**Exercise goal**.
Copy out the complete listing, word for word.

**Material provided**.
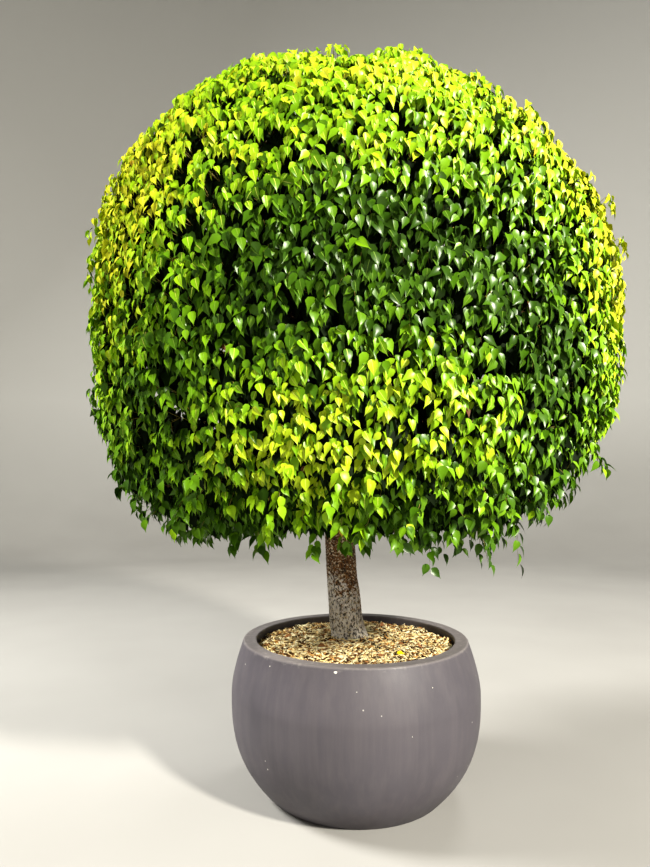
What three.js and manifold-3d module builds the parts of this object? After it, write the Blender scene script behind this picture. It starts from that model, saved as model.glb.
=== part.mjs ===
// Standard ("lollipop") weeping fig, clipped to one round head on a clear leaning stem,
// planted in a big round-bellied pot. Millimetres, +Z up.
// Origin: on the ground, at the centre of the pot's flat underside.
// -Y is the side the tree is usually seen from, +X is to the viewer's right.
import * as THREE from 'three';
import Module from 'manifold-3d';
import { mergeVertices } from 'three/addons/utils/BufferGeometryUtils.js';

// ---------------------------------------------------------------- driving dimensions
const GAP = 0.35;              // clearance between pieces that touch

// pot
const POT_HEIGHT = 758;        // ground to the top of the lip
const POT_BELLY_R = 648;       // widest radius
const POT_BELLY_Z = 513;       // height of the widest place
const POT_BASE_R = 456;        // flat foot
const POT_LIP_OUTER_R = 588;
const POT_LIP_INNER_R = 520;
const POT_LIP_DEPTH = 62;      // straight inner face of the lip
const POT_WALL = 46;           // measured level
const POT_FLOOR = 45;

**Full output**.
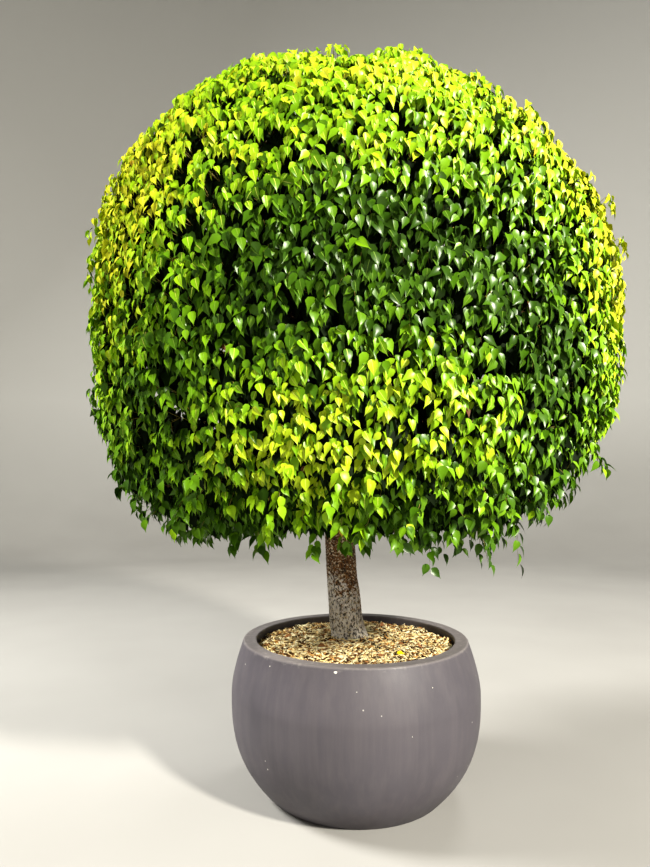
What three.js and manifold-3d module builds the parts of this object? After it, write the Blender scene script behind this picture. It starts from that model, saved as model.glb.
=== part.mjs ===
// Standard ("lollipop") weeping fig, clipped to one round head on a clear leaning stem,
// planted in a big round-bellied pot. Millimetres, +Z up.
// Origin: on the ground, at the centre of the pot's flat underside.
// -Y is the side the tree is usually seen from, +X is to the viewer's right.
import * as THREE from 'three';
import Module from 'manifold-3d';
import { mergeVertices } from 'three/addons/utils/BufferGeometryUtils.js';

// ---------------------------------------------------------------- driving dimensions
const GAP = 0.35;              // clearance between pieces that touch

// pot
const POT_HEIGHT = 758;        // ground to the top of the lip
const POT_BELLY_R = 648;       // widest radius
const POT_BELLY_Z = 513;       // height of the widest place
const POT_BASE_R = 456;        // flat foot
const POT_LIP_OUTER_R = 588;
const POT_LIP_INNER_R = 520;
const POT_LIP_DEPTH = 62;      // straight inner face of the lip
const POT_WALL = 46;           // measured level
const POT_FLOOR = 45;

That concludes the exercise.